Re: [RFC] [PATCH 7/7] Ftrace plugin for Uprobes

2010-01-18 Thread Frederic Weisbecker
On Thu, Jan 14, 2010 at 01:29:09PM +0100, Peter Zijlstra wrote:
 On Thu, 2010-01-14 at 13:23 +0100, Frederic Weisbecker wrote:
  
  I see, so what you suggest is to have the probe set up
  as generic first. Then the process that activates it
  becomes a consumer, right?
 
 Right, so either we have it always on, for things like ftrace, 
 
   in which case the creation traverses rmap and installs the probes
   all existing mmap()s, and a mmap() hook will install it on all new
   ones.
 
 Or they're strictly consumer driver, like perf, in which case the act of
 enabling the event will install the probe (if its not there yet).
 


Looks like a good plan.



Re: [RFC] [PATCH 7/7] Ftrace plugin for Uprobes

2010-01-14 Thread Peter Zijlstra
On Thu, 2010-01-14 at 12:23 +0100, Peter Zijlstra wrote:
 On Mon, 2010-01-11 at 17:56 +0530, Srikar Dronamraju wrote:
  This patch implements ftrace plugin for uprobes.
 
 Right, like others have said, trace events is a much saner interface.
 
 So the easiest way I can see that working is to register uprobes against
 a file (not a pid).

Just to clarify, this means you can do things like:

 p:uprobe_event dso:symbol[+offs]

Irrespective of whether there are any current user of that file.

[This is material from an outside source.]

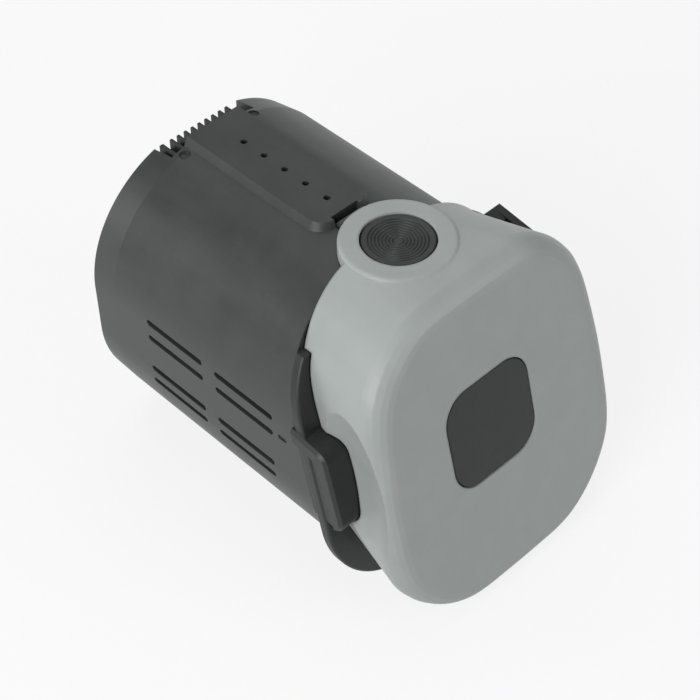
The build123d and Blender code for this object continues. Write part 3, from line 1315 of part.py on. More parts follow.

Re: [RFC] [PATCH 7/7] Ftrace plugin for Uprobes

2010-01-14 Thread Frederic Weisbecker
On Thu, Jan 14, 2010 at 12:23:11PM +0100, Peter Zijlstra wrote:
 On Mon, 2010-01-11 at 17:56 +0530, Srikar Dronamraju wrote:
  This patch implements ftrace plugin for uprobes.
 
 Right, like others have said, trace events is a much saner interface.
 
 So the easiest way I can see that working is to register uprobes against
 a file (not a pid). Then on creation it uses rmap to find all current
 maps of that file and install the probe if there is a consumer for that
 map.
 
 Then for each new mmap() of that file, we also need to check if there's
 a consumer ready and install the probe.



That looks racy.

Say you first create a probe on /bin/ls:

perf probe p addr_in_ls /bin/ls

then something else launches /bin/ls behind you, probe
is set on it

then you launch:

perf record -e probe: /bin/ls

Then it goes recording the previous instance.

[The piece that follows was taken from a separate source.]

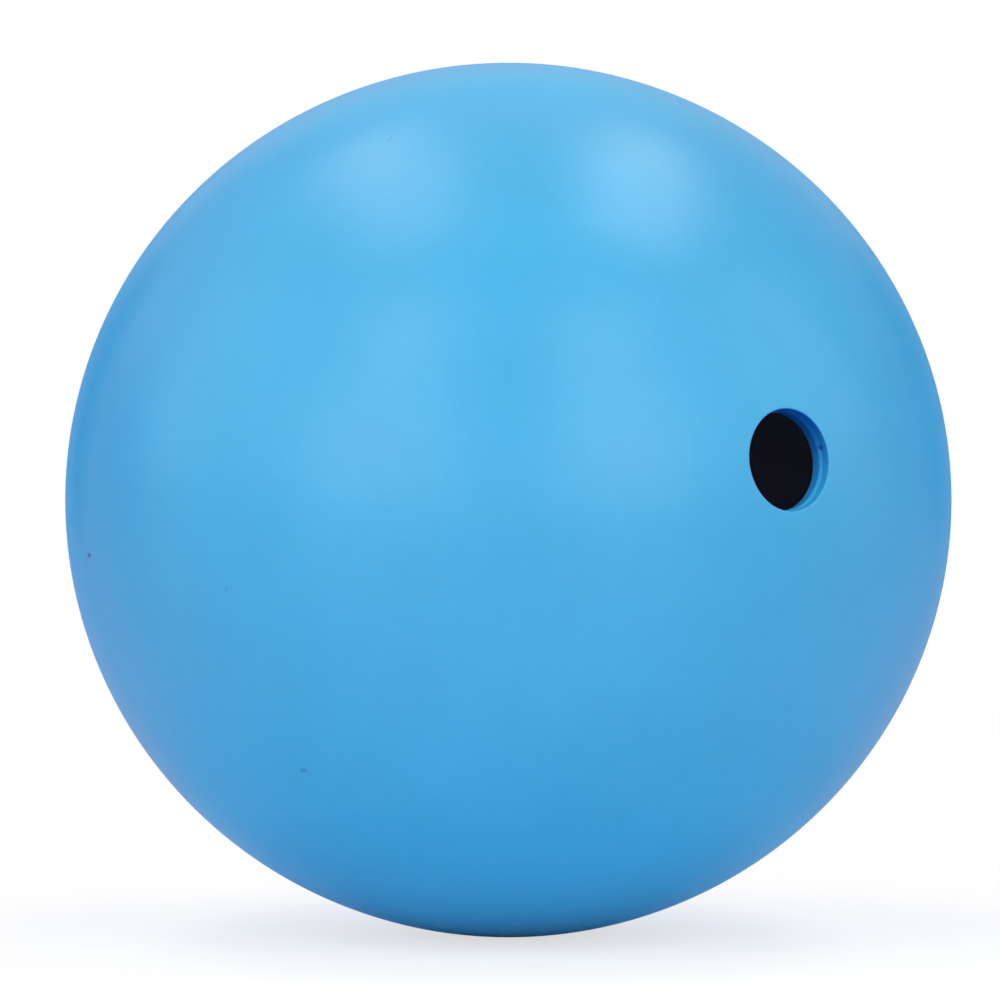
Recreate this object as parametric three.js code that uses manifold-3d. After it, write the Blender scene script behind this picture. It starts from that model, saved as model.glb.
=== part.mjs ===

Re: [RFC] [PATCH 7/7] Ftrace plugin for Uprobes

2010-01-14 Thread Peter Zijlstra
On Thu, 2010-01-14 at 12:35 +0100, Frederic Weisbecker wrote:
 On Thu, Jan 14, 2010 at 12:23:11PM +0100, Peter Zijlstra wrote:
  On Mon, 2010-01-11 at 17:56 +0530, Srikar Dronamraju wrote:
   This patch implements ftrace plugin for uprobes.
  
  Right, like others have said, trace events is a much saner interface.
  
  So the easiest way I can see that working is to register uprobes against
  a file (not a pid). Then on creation it uses rmap to find all current
  maps of that file and install the probe if there is a consumer for that
  map.
  
  Then for each new mmap() of that file, we also need to check if there's
  a consumer ready and install the probe.
 
 
 
 That looks racy.
 
 Say you first create a probe on /bin/ls:
 
 perf probe p addr_in_ls /bin/ls
 
 then something else launches /bin/ls behind you, probe
 is set on it
 
 then you launch:
 
 perf record -e probe: /bin/ls
 
 Then it goes recording the previous instance.

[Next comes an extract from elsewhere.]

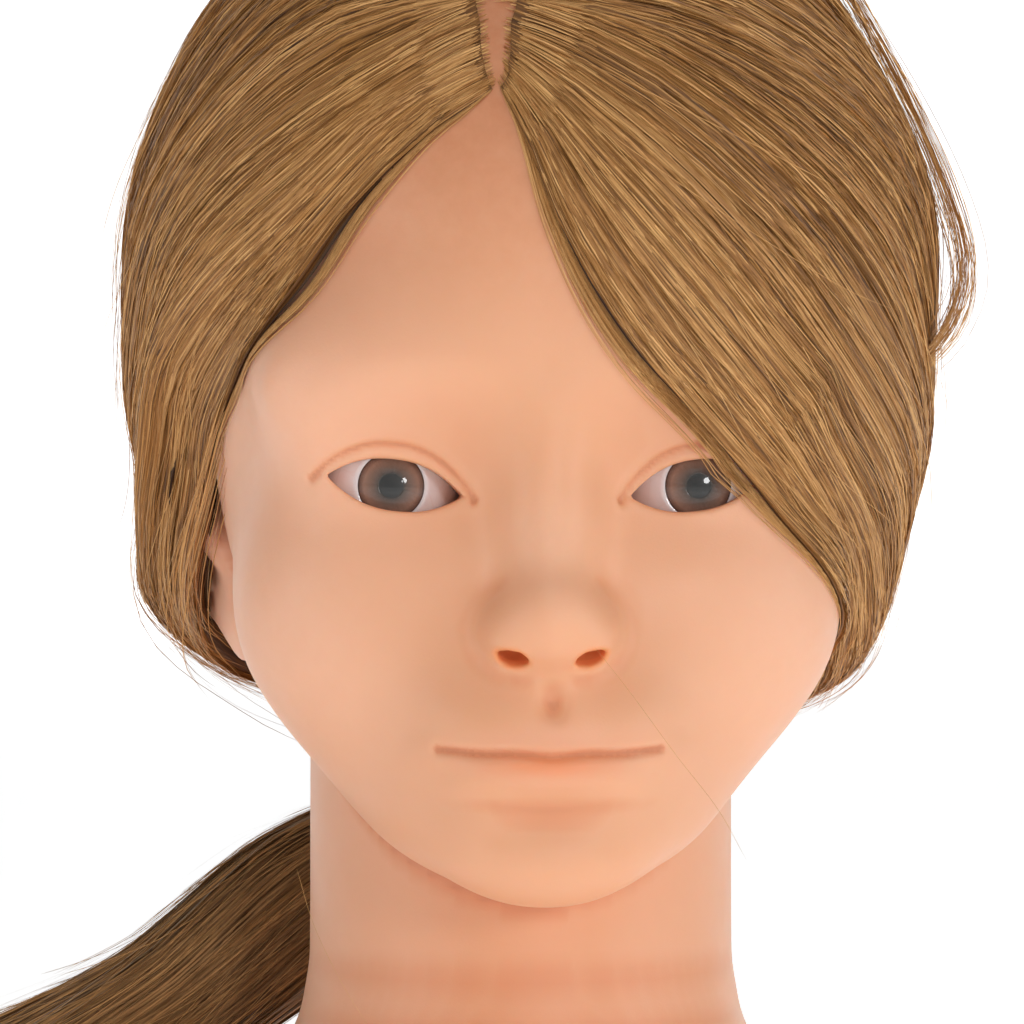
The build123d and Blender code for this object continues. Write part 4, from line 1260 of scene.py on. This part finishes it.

Uhm, why? Only the perf /bin/ls instance has a consumer and will thus
have a probe installed.

(Or if you want to use ftrace you need to always have all instances
probed anyway)



Re: [RFC] [PATCH 7/7] Ftrace plugin for Uprobes

2010-01-14 Thread Mark Wielaard
On Thu, 2010-01-14 at 12:29 +0100, Peter Zijlstra wrote:
 On Thu, 2010-01-14 at 12:23 +0100, Peter Zijlstra wrote:
  On Mon, 2010-01-11 at 17:56 +0530, Srikar Dronamraju wrote:
   This patch implements ftrace plugin for uprobes.
  
  Right, like others have said, trace events is a much saner interface.
  
  So the easiest way I can see that working is to register uprobes against
  a file (not a pid).
 
 Just to clarify, this means you can do things like:
 
  p:uprobe_event dso:symbol[+offs]
 
 Irrespective of whether there are any current user of that file.

Yes, that is a good idea, you can then also refine that with a filter on
a target pid. That is what systemtap also does, you define files
(whether they are executables or shared libraries, etc) plus
symbols/offsets/etc as targets and monitor when they get mapped in
(either system wide, per executable or pid based).

Cheers,

Mark



Re: [RFC] [PATCH 7/7] Ftrace plugin for Uprobes

2010-01-14 Thread Peter Zijlstra
On Thu, 2010-01-14 at 13:16 +0100, Mark Wielaard wrote:
 On Thu, 2010-01-14 at 12:29 +0100, Peter Zijlstra wrote:
  On Thu, 2010-01-14 at 12:23 +0100, Peter Zijlstra wrote:
   On Mon, 2010-01-11 at 17:56 +0530, Srikar Dronamraju wrote:
This patch implements ftrace plugin for uprobes.
   
   Right, like others have said, trace events is a much saner interface.
   
   So the easiest way I can see that working is to register uprobes against
   a file (not a pid).
  
  Just to clarify, this means you can do things like:
  
   p:uprobe_event dso:symbol[+offs]
  
  Irrespective of whether there are any current user of that file.
 
 Yes, that is a good idea, you can then also refine that with a filter on
 a target pid. That is what systemtap also does, you define files
 (whether they are executables or shared libraries, etc) plus
 symbols/offsets/etc as targets and monitor when they get mapped in
 (either system wide, per executable or pid based).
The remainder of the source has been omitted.